James G. Sack (jim) wrote:
For further thought, the only specials within brackets ought to be '-'
(for ranges) and ']' (the end-delimiter for the character class).
Then you kinda have to add '\' to the specials so that you can write
'\]' to mean a literal ']'. You can also use '\-' and, of course '\\'.
By convention, putting the '-' as the first or last character in the
brackets also means a literal '-'. I suppose putting ']' as the first
character might logically also mean a literal ']' (since otherwise you
have an empty class -- maybe it actually works that way?. Arguably,
using '\-', '\]' is better than remembering additional conventions, but
I mention it so that you will recognize them when you see them.
There are a few characters which have special significance in bracket
expressions. For one, the carat (^) character at the beginning of the
expression indicates that it should be an exclusive list, ie. one which
the characters present in the expression should not be present in the
match. Also significant is the ] character; to make it part of an
expression it must be the first character in the class; that is,
expressions of the form []a-zA-Z] and [^]a-zA-Z] are syntactically
correct (you were right in this case).
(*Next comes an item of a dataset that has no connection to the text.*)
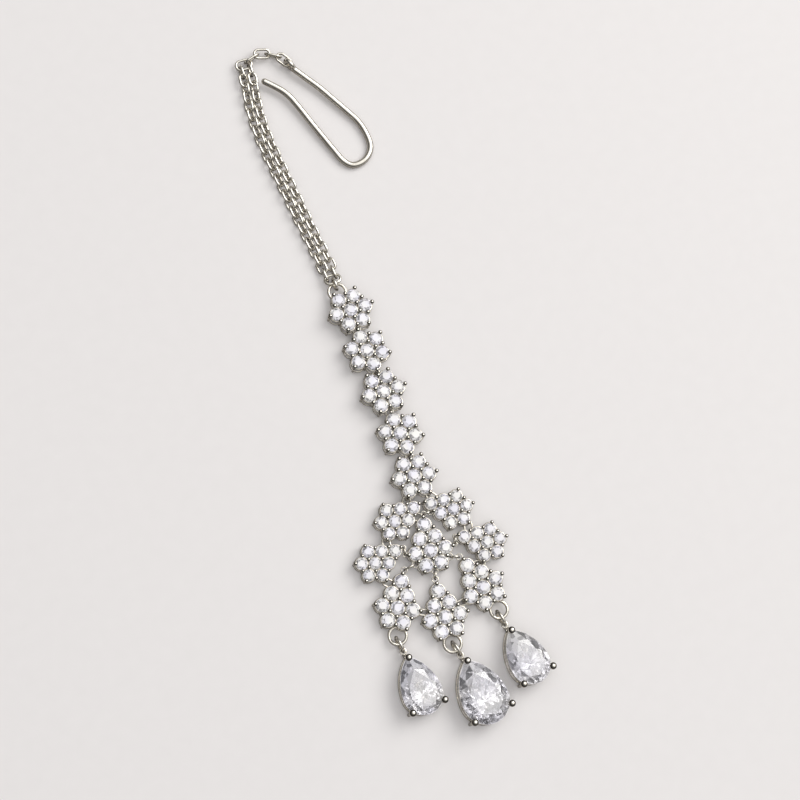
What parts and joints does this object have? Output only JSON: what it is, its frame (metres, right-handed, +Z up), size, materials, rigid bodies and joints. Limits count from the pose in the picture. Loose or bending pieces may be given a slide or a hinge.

To include a literal - character,
it must either be the first or last character in the class or the second
endpoint of a range ([a--]). All other special characters lose their
significance (including \). There are also collating elements (beginning
with [. and ending with .]) and equivalence classes that can be put into
bracket expressions (equivalence classes begin with [= and end with =]
). There are also a bunch of locale-independent character classes that
come in very handy (and are enclosed in [: and :] within bracket
expressions):
alnum -- matches all alphanumeric characters (equivalent to [0-9A-Za-z]
in the 'C' locale)
alpha -- matches all upper- and lower-case characters (eq. [A-Za-z])
blank -- matches a space or tab
cntrl -- matches any control character (ASCII 0x01-0x1F)
digit -- matches any digit character (eq. [0-9])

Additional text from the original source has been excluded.